▶ [WHAT YOU ARE ASKED TO DO]: Write out, exactly as given, every line from the one holding "Write part 3" to the one holding "socket.default_value = value", including both.

== THE RECORDS

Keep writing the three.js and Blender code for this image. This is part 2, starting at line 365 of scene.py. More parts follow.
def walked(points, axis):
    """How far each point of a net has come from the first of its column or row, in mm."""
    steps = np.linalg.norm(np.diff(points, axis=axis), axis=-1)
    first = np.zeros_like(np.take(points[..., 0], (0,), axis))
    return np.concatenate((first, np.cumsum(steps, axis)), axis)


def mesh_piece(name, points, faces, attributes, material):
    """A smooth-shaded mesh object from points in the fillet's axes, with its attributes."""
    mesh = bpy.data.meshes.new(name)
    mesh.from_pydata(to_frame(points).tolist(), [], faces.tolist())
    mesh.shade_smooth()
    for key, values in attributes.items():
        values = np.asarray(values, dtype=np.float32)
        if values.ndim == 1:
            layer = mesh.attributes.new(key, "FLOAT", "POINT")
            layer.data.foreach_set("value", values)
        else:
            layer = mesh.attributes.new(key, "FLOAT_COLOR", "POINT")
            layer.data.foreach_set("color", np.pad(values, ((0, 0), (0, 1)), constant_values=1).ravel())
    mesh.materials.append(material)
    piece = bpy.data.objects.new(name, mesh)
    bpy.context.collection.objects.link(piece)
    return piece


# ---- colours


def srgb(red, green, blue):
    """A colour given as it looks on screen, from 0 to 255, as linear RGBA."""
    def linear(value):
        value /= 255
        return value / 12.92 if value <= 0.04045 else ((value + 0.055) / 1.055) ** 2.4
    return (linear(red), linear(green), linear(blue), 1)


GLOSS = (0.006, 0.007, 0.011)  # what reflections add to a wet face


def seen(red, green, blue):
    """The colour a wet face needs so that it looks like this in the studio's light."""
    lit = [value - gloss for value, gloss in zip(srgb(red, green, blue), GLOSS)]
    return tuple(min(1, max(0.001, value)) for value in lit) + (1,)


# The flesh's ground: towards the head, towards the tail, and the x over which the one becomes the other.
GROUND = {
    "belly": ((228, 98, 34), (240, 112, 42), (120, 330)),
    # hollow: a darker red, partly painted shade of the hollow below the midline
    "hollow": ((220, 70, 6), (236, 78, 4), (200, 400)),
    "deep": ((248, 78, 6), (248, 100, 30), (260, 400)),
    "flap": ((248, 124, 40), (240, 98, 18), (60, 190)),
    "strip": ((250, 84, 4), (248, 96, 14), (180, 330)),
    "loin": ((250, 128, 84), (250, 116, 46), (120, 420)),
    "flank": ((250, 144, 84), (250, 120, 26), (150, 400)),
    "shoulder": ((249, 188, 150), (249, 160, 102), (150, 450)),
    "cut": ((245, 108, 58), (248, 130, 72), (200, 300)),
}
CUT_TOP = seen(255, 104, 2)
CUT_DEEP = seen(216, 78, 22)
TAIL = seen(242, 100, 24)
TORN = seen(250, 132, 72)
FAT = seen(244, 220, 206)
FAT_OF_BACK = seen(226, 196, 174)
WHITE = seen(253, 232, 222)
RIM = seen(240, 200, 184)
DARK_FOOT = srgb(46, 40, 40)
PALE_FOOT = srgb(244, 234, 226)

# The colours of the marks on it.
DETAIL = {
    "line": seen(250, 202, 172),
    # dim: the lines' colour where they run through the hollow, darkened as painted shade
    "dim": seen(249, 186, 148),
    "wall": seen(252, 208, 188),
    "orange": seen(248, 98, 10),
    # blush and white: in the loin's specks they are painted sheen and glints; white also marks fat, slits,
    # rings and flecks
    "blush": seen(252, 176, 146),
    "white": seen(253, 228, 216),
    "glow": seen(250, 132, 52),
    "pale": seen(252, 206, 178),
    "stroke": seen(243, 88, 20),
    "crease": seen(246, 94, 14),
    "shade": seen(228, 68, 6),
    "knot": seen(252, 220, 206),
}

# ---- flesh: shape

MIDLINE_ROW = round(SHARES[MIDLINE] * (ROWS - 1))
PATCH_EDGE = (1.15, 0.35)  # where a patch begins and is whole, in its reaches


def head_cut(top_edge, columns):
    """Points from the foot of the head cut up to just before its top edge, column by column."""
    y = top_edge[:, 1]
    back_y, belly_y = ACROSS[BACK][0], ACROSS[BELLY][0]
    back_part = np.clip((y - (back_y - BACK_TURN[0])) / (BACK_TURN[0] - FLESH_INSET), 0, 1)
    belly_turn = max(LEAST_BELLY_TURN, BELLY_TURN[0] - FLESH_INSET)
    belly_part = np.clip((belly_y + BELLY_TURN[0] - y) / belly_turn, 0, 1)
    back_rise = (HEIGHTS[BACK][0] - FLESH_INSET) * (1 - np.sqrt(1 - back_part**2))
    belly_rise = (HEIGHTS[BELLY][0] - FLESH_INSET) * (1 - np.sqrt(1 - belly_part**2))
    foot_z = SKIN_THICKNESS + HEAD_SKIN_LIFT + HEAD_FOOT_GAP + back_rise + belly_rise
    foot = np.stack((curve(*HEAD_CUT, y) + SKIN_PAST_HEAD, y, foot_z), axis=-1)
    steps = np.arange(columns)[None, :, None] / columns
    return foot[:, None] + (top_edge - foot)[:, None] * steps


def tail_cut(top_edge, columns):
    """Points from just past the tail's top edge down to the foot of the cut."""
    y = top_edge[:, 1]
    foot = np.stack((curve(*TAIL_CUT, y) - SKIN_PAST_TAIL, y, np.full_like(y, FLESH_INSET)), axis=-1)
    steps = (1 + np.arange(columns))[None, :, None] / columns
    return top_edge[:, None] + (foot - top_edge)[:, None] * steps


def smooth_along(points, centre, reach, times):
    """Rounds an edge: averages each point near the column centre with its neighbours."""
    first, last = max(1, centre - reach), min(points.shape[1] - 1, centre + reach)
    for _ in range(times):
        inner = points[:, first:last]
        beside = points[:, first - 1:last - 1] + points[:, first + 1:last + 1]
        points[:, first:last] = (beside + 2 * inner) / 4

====
== THE RECORDS

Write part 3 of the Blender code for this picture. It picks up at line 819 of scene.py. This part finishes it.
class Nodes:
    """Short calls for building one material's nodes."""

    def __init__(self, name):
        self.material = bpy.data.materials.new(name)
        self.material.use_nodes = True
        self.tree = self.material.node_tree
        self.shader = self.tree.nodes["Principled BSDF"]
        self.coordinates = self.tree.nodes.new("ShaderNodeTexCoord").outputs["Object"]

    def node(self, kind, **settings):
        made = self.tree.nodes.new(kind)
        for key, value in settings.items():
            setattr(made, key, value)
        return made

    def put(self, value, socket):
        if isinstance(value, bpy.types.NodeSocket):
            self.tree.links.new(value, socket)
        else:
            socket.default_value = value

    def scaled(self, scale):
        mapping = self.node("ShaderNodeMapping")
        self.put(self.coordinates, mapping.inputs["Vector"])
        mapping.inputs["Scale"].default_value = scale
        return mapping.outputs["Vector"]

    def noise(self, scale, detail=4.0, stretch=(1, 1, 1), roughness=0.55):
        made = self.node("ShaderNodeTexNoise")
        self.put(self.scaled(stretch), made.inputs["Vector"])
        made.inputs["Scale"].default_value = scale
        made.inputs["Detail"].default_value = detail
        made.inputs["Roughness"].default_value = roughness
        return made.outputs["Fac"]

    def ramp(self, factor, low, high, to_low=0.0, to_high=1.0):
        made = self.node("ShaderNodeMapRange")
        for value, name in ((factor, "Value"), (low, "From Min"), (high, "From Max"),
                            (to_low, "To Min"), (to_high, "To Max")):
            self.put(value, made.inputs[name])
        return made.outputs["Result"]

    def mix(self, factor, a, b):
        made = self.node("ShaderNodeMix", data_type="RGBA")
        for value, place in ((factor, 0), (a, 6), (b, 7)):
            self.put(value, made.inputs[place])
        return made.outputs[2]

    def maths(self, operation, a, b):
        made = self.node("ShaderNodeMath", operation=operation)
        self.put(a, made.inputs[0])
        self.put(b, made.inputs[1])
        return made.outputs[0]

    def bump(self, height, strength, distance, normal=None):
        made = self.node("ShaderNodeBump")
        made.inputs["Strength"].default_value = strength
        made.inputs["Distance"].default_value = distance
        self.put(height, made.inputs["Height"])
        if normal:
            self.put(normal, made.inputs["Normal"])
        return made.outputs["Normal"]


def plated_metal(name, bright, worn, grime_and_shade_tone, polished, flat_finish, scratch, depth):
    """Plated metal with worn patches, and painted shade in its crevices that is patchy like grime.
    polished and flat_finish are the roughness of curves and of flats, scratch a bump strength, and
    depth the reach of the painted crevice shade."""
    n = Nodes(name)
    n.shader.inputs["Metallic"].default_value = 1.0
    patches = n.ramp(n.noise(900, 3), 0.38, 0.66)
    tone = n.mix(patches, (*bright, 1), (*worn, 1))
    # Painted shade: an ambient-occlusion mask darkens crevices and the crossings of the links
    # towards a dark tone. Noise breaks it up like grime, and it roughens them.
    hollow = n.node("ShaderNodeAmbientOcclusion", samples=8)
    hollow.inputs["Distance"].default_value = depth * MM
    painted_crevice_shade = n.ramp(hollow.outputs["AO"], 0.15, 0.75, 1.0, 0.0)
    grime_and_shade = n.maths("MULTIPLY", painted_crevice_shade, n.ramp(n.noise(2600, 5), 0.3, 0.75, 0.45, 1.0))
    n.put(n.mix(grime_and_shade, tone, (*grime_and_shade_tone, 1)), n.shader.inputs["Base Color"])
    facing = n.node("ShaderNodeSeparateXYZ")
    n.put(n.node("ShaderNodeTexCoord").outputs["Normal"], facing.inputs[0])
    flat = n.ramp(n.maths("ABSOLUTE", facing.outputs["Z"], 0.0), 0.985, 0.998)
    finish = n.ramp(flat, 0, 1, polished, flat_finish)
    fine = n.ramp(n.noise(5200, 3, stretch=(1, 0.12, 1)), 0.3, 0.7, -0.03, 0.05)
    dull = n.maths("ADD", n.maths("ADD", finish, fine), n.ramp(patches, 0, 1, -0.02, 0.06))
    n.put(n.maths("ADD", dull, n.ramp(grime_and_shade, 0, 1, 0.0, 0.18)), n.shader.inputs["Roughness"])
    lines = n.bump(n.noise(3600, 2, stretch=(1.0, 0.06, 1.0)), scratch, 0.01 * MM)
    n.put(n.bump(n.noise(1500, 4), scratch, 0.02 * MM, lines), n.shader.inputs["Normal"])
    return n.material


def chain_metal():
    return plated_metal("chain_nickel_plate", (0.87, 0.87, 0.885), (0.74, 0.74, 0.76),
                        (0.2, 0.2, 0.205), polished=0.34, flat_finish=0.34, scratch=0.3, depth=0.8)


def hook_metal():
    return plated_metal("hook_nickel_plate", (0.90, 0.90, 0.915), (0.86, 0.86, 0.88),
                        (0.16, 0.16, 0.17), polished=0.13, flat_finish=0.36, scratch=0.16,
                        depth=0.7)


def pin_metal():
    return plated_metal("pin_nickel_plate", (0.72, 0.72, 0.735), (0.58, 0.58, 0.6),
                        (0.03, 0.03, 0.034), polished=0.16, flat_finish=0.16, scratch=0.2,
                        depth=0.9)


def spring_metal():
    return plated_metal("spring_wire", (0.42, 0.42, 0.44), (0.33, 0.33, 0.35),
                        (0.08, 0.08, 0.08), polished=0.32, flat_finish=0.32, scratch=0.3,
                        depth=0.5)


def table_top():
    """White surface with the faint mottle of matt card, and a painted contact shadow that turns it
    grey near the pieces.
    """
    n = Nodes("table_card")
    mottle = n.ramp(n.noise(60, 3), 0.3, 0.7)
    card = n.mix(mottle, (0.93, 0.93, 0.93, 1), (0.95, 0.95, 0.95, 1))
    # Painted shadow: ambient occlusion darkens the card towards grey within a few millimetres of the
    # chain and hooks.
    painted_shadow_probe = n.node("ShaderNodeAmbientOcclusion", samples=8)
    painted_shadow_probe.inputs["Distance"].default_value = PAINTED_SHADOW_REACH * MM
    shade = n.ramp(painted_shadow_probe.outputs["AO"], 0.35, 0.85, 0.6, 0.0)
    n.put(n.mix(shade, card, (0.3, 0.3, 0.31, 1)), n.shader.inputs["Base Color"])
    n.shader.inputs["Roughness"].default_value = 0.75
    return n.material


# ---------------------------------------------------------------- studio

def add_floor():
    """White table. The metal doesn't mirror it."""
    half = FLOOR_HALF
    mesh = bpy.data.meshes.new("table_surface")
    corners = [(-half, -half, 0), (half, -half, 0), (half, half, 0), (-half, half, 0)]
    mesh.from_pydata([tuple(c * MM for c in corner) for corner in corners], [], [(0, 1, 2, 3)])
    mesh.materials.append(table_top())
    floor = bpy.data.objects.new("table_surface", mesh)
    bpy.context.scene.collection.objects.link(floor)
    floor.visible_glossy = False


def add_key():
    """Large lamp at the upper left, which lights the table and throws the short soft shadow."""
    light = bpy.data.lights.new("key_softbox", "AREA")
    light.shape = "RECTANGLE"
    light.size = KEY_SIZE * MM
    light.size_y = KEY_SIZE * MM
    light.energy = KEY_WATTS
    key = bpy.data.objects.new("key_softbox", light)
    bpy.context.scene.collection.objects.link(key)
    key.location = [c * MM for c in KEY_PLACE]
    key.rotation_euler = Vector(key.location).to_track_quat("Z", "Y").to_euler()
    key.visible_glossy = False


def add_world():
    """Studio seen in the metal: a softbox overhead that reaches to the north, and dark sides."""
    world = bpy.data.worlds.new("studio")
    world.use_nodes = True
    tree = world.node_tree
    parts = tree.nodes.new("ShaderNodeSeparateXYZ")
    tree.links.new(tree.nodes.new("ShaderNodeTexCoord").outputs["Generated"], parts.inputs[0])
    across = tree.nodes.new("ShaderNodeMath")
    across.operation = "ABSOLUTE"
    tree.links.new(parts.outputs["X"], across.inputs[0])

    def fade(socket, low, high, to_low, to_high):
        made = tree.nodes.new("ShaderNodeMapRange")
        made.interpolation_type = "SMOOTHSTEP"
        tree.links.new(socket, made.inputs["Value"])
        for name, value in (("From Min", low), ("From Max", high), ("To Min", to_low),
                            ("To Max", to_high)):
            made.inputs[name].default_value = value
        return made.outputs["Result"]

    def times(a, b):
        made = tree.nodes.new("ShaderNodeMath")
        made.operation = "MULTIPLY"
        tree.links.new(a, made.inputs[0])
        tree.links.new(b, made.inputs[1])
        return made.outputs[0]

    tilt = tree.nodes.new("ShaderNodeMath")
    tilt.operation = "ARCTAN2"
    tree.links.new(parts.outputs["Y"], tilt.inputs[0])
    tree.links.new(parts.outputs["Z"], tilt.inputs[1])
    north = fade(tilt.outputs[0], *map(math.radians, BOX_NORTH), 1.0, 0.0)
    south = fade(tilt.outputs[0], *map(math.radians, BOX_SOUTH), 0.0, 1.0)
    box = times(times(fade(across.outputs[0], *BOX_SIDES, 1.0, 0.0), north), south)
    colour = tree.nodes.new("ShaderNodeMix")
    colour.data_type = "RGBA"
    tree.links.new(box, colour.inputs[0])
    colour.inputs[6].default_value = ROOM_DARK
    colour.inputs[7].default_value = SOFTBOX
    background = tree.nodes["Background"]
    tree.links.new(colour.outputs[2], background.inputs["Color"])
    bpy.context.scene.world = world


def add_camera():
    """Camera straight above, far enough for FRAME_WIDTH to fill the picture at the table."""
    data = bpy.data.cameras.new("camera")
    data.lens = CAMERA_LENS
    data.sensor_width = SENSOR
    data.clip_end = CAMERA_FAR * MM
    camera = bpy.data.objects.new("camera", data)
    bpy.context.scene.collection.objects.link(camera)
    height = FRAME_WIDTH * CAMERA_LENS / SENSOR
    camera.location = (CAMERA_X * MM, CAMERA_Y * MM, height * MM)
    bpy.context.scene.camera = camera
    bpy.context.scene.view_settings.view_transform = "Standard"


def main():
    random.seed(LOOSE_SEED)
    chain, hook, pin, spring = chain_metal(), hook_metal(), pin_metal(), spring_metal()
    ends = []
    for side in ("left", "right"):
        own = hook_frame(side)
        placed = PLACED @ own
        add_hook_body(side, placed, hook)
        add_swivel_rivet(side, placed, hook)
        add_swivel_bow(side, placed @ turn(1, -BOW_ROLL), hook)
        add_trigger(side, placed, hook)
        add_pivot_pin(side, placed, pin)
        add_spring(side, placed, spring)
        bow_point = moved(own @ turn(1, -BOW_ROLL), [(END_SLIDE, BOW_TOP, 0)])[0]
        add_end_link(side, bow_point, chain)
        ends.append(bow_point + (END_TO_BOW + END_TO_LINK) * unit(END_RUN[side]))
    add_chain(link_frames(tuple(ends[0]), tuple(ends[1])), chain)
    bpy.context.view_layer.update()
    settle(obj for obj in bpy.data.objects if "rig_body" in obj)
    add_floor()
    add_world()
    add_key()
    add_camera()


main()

====
== THE RECORDS

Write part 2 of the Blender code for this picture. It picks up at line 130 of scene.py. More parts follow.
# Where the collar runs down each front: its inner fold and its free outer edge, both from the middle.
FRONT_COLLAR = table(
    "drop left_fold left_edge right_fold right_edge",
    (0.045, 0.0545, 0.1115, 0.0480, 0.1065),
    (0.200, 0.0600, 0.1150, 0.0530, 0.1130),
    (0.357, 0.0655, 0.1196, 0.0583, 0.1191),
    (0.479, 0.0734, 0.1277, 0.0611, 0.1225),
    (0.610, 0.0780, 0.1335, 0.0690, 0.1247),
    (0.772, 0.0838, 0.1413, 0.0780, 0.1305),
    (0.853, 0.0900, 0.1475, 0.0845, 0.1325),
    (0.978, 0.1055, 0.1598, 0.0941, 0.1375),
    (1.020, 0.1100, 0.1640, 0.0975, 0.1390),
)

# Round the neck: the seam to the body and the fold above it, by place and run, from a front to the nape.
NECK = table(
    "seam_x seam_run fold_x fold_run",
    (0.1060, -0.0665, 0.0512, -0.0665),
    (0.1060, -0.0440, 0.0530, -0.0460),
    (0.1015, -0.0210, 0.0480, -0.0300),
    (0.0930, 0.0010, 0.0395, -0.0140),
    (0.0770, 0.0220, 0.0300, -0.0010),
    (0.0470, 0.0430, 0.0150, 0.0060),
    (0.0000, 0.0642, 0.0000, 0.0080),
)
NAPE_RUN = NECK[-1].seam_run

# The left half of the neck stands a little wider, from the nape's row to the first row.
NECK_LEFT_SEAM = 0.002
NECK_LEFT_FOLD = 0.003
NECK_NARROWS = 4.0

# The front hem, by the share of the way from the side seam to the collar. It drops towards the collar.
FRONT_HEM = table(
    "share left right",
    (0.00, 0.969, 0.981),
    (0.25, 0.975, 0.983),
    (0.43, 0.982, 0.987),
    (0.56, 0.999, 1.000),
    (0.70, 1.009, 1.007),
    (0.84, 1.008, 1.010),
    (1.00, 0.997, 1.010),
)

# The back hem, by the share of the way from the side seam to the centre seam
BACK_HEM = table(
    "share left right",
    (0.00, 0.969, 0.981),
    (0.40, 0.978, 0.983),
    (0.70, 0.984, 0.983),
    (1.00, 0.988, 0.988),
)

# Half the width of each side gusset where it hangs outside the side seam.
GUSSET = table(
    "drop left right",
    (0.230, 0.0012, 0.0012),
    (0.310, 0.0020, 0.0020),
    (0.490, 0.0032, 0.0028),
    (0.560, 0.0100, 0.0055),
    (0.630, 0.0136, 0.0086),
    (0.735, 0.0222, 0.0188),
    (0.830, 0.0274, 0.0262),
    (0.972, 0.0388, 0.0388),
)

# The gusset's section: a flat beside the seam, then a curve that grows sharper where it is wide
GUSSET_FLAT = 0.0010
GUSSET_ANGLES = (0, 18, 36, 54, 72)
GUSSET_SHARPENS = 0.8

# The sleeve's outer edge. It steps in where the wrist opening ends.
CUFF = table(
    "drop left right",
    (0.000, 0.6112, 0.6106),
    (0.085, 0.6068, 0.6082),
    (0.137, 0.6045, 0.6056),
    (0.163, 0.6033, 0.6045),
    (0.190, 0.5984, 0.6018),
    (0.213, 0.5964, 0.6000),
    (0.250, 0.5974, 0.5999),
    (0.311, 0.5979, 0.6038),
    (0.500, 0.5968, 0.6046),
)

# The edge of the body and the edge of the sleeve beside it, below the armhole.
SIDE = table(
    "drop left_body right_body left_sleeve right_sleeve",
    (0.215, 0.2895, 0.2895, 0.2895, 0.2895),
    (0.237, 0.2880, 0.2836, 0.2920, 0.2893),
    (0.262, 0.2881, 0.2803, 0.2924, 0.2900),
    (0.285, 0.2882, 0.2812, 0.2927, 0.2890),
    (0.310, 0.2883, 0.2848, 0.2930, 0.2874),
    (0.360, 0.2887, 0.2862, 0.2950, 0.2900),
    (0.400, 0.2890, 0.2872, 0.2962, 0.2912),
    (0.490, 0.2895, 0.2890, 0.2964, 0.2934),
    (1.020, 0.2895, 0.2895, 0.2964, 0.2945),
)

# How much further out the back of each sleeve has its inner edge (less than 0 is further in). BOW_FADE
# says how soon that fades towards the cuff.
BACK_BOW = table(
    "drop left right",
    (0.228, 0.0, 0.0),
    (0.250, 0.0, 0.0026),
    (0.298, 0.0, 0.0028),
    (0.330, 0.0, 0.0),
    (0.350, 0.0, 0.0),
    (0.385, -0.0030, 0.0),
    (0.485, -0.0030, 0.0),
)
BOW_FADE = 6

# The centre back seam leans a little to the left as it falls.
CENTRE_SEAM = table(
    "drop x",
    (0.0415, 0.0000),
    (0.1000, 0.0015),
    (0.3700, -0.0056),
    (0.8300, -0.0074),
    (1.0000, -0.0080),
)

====

▶ [FINAL ANSWER]:
Write part 3 of the Blender code for this picture. It picks up at line 819 of scene.py. This part finishes it.
class Nodes:
    """Short calls for building one material's nodes."""

    def __init__(self, name):
        self.material = bpy.data.materials.new(name)
        self.material.use_nodes = True
        self.tree = self.material.node_tree
        self.shader = self.tree.nodes["Principled BSDF"]
        self.coordinates = self.tree.nodes.new("ShaderNodeTexCoord").outputs["Object"]

    def node(self, kind, **settings):
        made = self.tree.nodes.new(kind)
        for key, value in settings.items():
            setattr(made, key, value)
        return made

    def put(self, value, socket):
        if isinstance(value, bpy.types.NodeSocket):
            self.tree.links.new(value, socket)
        else:
            socket.default_value = value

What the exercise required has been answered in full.